● Task details
Return each line of the material verbatim.

● Dataset extract
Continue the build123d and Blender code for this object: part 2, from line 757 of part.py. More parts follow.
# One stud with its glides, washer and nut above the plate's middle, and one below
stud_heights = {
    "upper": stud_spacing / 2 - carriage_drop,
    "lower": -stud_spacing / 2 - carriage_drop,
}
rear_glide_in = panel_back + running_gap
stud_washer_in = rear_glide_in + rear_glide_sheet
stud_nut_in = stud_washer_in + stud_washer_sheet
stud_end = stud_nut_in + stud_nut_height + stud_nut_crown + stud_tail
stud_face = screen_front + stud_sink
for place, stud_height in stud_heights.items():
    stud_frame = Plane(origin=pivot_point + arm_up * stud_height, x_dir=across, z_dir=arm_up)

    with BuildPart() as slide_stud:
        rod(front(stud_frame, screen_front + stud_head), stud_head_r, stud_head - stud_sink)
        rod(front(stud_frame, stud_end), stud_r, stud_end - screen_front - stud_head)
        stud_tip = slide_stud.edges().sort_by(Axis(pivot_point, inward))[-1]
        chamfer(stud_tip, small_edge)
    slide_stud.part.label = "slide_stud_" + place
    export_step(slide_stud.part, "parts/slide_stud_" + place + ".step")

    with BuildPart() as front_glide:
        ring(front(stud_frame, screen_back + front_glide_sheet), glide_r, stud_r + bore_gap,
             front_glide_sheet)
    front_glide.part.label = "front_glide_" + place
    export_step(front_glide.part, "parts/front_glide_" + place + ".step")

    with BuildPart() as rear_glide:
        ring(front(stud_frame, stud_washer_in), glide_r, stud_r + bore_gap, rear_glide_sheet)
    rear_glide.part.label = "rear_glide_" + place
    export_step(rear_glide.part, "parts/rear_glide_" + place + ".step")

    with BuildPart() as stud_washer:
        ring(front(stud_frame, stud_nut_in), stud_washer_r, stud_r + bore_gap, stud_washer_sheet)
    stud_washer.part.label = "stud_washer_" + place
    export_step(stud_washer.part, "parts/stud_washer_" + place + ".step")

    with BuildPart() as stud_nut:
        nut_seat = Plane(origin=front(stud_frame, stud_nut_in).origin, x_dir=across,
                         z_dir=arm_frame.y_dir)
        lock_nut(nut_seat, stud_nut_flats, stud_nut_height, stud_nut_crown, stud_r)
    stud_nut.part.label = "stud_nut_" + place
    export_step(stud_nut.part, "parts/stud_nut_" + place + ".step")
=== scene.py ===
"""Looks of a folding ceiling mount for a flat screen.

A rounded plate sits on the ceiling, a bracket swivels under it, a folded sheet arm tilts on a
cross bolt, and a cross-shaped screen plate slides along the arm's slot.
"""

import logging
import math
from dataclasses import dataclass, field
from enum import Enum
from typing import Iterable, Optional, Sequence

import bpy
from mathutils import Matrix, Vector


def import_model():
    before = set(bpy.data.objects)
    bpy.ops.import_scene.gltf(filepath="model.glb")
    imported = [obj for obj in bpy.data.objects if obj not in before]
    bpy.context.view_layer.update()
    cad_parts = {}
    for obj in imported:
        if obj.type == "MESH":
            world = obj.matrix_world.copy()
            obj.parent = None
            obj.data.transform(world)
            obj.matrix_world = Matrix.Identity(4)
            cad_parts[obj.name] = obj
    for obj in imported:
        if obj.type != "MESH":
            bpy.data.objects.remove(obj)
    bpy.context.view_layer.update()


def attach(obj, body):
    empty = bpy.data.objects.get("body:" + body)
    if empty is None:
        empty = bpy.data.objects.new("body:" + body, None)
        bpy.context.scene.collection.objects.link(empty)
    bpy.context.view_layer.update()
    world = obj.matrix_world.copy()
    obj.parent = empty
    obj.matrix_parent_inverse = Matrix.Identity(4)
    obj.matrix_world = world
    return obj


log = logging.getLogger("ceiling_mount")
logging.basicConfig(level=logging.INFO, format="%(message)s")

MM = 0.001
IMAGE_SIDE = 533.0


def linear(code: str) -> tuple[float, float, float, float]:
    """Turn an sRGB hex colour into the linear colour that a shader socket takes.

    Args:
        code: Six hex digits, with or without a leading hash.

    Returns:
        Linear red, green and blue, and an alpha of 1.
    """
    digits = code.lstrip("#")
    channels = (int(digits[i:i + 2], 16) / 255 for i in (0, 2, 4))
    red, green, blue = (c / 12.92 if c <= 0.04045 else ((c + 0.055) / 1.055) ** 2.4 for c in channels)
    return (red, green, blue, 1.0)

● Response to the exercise
Continue the build123d and Blender code for this object: part 2, from line 757 of part.py. More parts follow.
# One stud with its glides, washer and nut above the plate's middle, and one below
stud_heights = {
    "upper": stud_spacing / 2 - carriage_drop,
    "lower": -stud_spacing / 2 - carriage_drop,
}
rear_glide_in = panel_back + running_gap
stud_washer_in = rear_glide_in + rear_glide_sheet
stud_nut_in = stud_washer_in + stud_washer_sheet
stud_end = stud_nut_in + stud_nut_height + stud_nut_crown + stud_tail
stud_face = screen_front + stud_sink
for place, stud_height in stud_heights.items():
    stud_frame = Plane(origin=pivot_point + arm_up * stud_height, x_dir=across, z_dir=arm_up)

    with BuildPart() as slide_stud:
        rod(front(stud_frame, screen_front + stud_head), stud_head_r, stud_head - stud_sink)
        rod(front(stud_frame, stud_end), stud_r, stud_end - screen_front - stud_head)
        stud_tip = slide_stud.edges().sort_by(Axis(pivot_point, inward))[-1]
        chamfer(stud_tip, small_edge)
    slide_stud.part.label = "slide_stud_" + place
    export_step(slide_stud.part, "parts/slide_stud_" + place + ".step")

    with BuildPart() as front_glide:
        ring(front(stud_frame, screen_back + front_glide_sheet), glide_r, stud_r + bore_gap,
             front_glide_sheet)
    front_glide.part.label = "front_glide_" + place
    export_step(front_glide.part, "parts/front_glide_" + place + ".step")

    with BuildPart() as rear_glide:
        ring(front(stud_frame, stud_washer_in), glide_r, stud_r + bore_gap, rear_glide_sheet)
    rear_glide.part.label = "rear_glide_" + place
    export_step(rear_glide.part, "parts/rear_glide_" + place + ".step")

    with BuildPart() as stud_washer:
        ring(front(stud_frame, stud_nut_in), stud_washer_r, stud_r + bore_gap, stud_washer_sheet)
    stud_washer.part.label = "stud_washer_" + place
    export_step(stud_washer.part, "parts/stud_washer_" + place + ".step")

    with BuildPart() as stud_nut:
        nut_seat = Plane(origin=front(stud_frame, stud_nut_in).origin, x_dir=across,
                         z_dir=arm_frame.y_dir)
        lock_nut(nut_seat, stud_nut_flats, stud_nut_height, stud_nut_crown, stud_r)
    stud_nut.part.label = "stud_nut_" + place
    export_step(stud_nut.part, "parts/stud_nut_" + place + ".step")
=== scene.py ===
"""Looks of a folding ceiling mount for a flat screen.

A rounded plate sits on the ceiling, a bracket swivels under it, a folded sheet arm tilts on a
cross bolt, and a cross-shaped screen plate slides along the arm's slot.
"""

import logging
import math
from dataclasses import dataclass, field
from enum import Enum
from typing import Iterable, Optional, Sequence

import bpy
from mathutils import Matrix, Vector


def import_model():
    before = set(bpy.data.objects)
    bpy.ops.import_scene.gltf(filepath="model.glb")
    imported = [obj for obj in bpy.data.objects if obj not in before]
    bpy.context.view_layer.update()
    cad_parts = {}
    for obj in imported:
        if obj.type == "MESH":
            world = obj.matrix_world.copy()
            obj.parent = None
            obj.data.transform(world)
            obj.matrix_world = Matrix.Identity(4)
            cad_parts[obj.name] = obj
    for obj in imported:
        if obj.type != "MESH":
            bpy.data.objects.remove(obj)
    bpy.context.view_layer.update()


def attach(obj, body):
    empty = bpy.data.objects.get("body:" + body)
    if empty is None:
        empty = bpy.data.objects.new("body:" + body, None)
        bpy.context.scene.collection.objects.link(empty)
    bpy.context.view_layer.update()
    world = obj.matrix_world.copy()
    obj.parent = empty
    obj.matrix_parent_inverse = Matrix.Identity(4)
    obj.matrix_world = world
    return obj


log = logging.getLogger("ceiling_mount")
logging.basicConfig(level=logging.INFO, format="%(message)s")

MM = 0.001
IMAGE_SIDE = 533.0


def linear(code: str) -> tuple[float, float, float, float]:
    """Turn an sRGB hex colour into the linear colour that a shader socket takes.

    Args:
        code: Six hex digits, with or without a leading hash.

    Returns:
        Linear red, green and blue, and an alpha of 1.
    """
    digits = code.lstrip("#")
    channels = (int(digits[i:i + 2], 16) / 255 for i in (0, 2, 4))
    red, green, blue = (c / 12.92 if c <= 0.04045 else ((c + 0.055) / 1.055) ** 2.4 for c in channels)
    return (red, green, blue, 1.0)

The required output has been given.